At the beginning of the nineteenth century the population of England & Wales was ten million. Now it tops the fifty million mark despite regular spates of carnage on foreign battle fields. The absentees were not abroad administering The British Empire either. The Scots did that for their English masters. Plus ca change plus la meme chose. Today the Scottish want-to-be-Prime Minister Gordon Brown wraps himself in the British Union flag in the vain hope that the English will accept the idea of being ruled by a minority dialect wielded by four million far-northerners with special parliamentary priveleges. Yet another bubble that will surely burst.

Not that the Celts’ English masters have changed much. They will still be found in the gaming clubs of The City and St James. They no longer waste their afternoons in Westminster or Whitehall. As Tony Benn famously declared when retiring from the Houses of Parliament. ‘I am retiring as an MP to go into politics!’

But who is calling the shots? Some claim that nobody is and this is the real problem. The argument is that the ruling classes lost the plot with The Kaiser War and Spaceship Earth has been on automatic pilot for the past hundred years...heading for oblivion. These people tell us the world needs a hefty dose of control if our course is to be reset for utopia. This is one possible reading of William Engdahl’s book. Who? Whom? as usual.

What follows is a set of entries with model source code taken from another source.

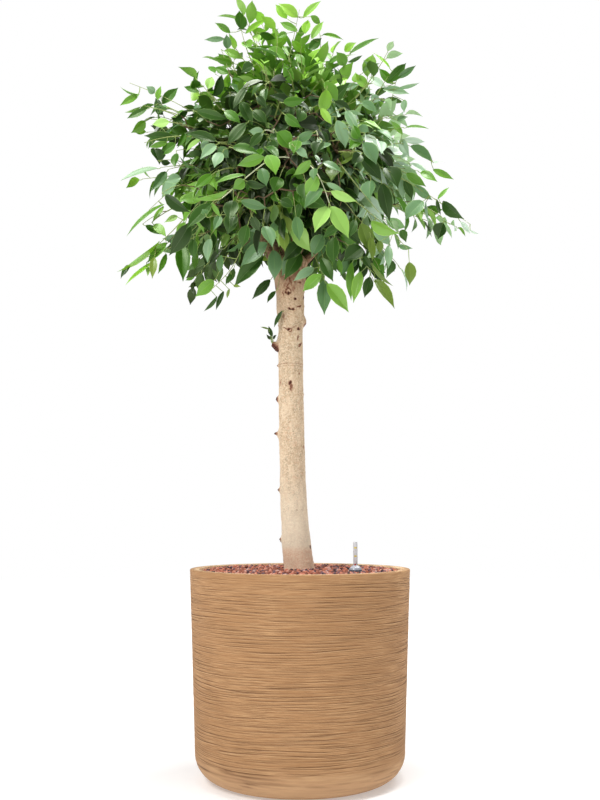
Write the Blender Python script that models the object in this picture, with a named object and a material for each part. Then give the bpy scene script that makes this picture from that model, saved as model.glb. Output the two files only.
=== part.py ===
# A weeping-type ficus grown as a standard: one bare stem in a ribbed round planter, a head of
# boughs and a shaggy crown of leaf masses. Metres, +Z up, the front towards -Y.
# The origin is the centre of the planter's flat underside.
import math

import bmesh
import bpy
from mathutils import Matrix, Vector, noise

SEAT_GAP = 0.0003

# Planter: a turned shell with a rounded foot and a slightly wider mouth.
POT_HEIGHT = 0.395
POT_MOUTH_RADIUS = 0.215
POT_FOOT_RADIUS = 0.2015
POT_FOOT_ROUND = 0.050
POT_WALL = 0.018
POT_FLOOR = 0.015
POT_INNER_ROUND = 0.035
RIM_OUTER_ROUND = 0.006
RIM_INNER_ROUND = 0.003
POT_SIDES = 40
FOOT_ARC_STEPS = 4
RIM_ARC_STEPS = 2

# Clay granules: they fill the planter, level round the stem and a little lower at the wall.
FILL_TOP = 0.394
FILL_EDGE_DROP = 0.006
FILL_LEVEL_RADIUS = 0.150

# Water gauge: a domed cap on the granules with a thin tube standing on it.
GAUGE_PLACE = (0.105, -0.073)
GAUGE_CAP_RADIUS = 0.0118
GAUGE_CAP_HEIGHT = 0.0110
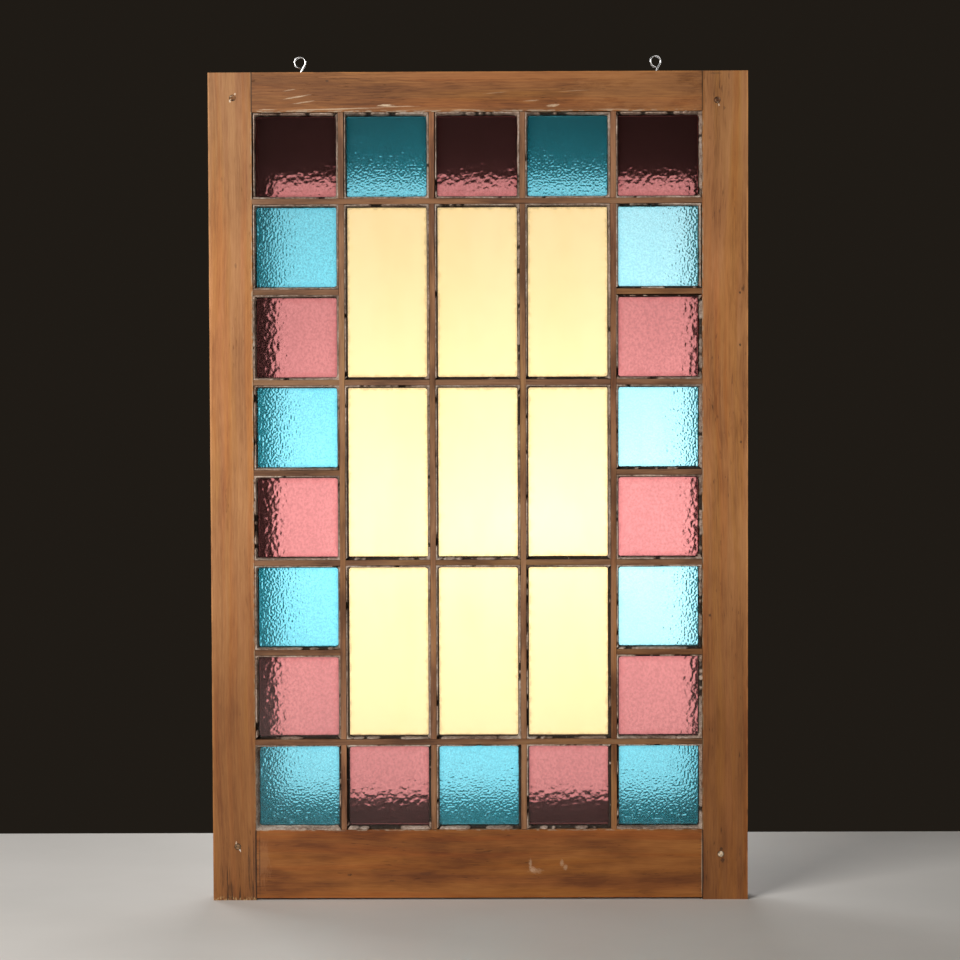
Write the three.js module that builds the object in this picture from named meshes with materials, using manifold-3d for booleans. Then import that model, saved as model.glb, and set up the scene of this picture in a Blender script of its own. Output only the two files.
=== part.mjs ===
// A wooden sash glazed with coloured glass, in millimetres.
// X runs across the sash, Y from the putty side to the room side, and Z up.
// The origin is in the middle of the top edge, in line with the two screw eyes it hangs by.
import * as THREE from "three";
import { mergeVertices } from "three/addons/utils/BufferGeometryUtils.js";
import Module from "manifold-3d";

const wasm = await Module();
wasm.setup();

// Sash
const sashWidth = 610;
const sashHeight = 941;
const sashThickness = 35;
const leftStileWidth = 49;
const rightStileWidth = 51.5;
const topRailHeight = 45;
const bottomRailHeight = 78;
const stileHorn = 2.5; // how far the stiles run on below the bottom rail

// Rebate and moulding, the same on the frame and on the glazing bars
const rebateDepth = 13; // from the front face to the seat of the glass
const frameRebate = 4.5; // width of the seat along stiles and rails
const seatLand = 3; // straight edge behind the seat
const mouldingDepth = 12; // depth of the ovolo towards the room side
const mouldingFall = 3.2; // how far the ovolo falls back
const mouldingSteps = 6;

// Glazing bars
const columns = 5;
const rows = 8;
const barFace = 6; // the fillet between two beads of putty
const barWidth = 12.5; // across the two seats
const halvingDepth = 17; // from the front face to the halving of crossing bars

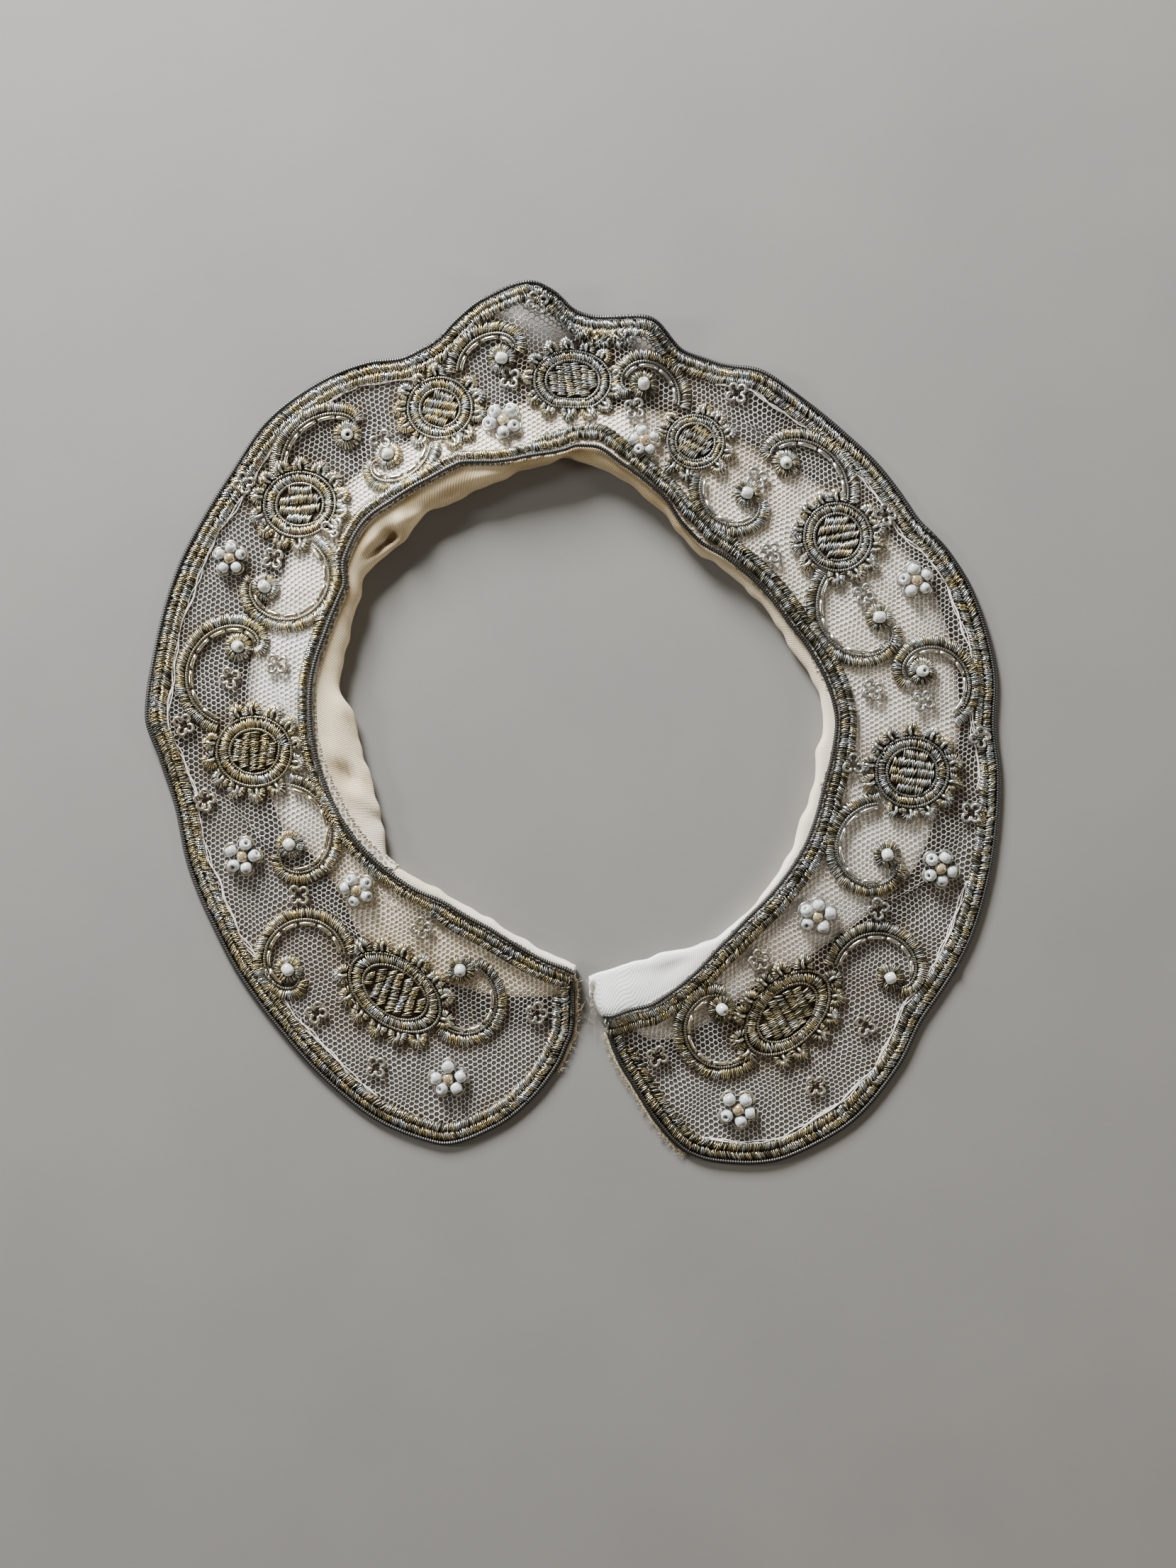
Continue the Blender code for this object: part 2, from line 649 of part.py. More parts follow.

Our 20-foot northern bottlenose whale ended her days in the Thames. This could have been her intention. Whales do beach themselves when they are sick. But the auditory stress from the papparazzis’ motor launches would not have improved the young lady’s chances. She got as far as the pagoda in Battersea Park before heading back for a reunion with her distraught mother thirty miles away in Southend. She never made it.

She might have been better off in 1240 when her demise would have been short and swift. Our chronicles report that in this year a monster of prodigious size swam under London Bridge pursued by a rabble of sailors armed with ropes, bows and arrows. They killed this poor lad at Mortlake near Chiswick Bridge. Another one got stranded near Dagenham during a storm in 1658 and caused the death of Oliver Cromwell the next day. Don’t mock! Everyone believed in omens back then. And as omens go, stranded whales are not glad tidings.

I took today off although my e-mail got checked and a few other things got done...like chopping wood and expressing my interest in an apartment in Lund at £250 a month. I also figured out how the Amazon Marketplace works and e-mailed Clive Ogden to give me details of half a dozen books by Romney Marsh writers to run a pilot. The Daily Mail are in the middle of a two-week give-away of Classic Detective DVDs but I need to take my tokens to W.H.Smith in Cardigan. While in town I did some printing and bought my ticket for The Constant Gardener. Wine, pizza and Hetty Wainthropp for dinner.

Here is some whale lore to round off today’s weblog. Northern bottlenoses spend three quarters of their time in deep water and dive a mile for food. In one week bottlenoses eat their own body weight in squid, cuttlefish, starfish and herring. They can hold their breath for up to two hours at a time. But apparently they don’t sleep as they lack the automatice programmes we depend on to keep our breathing going while asleep...which begs more questions than it answers.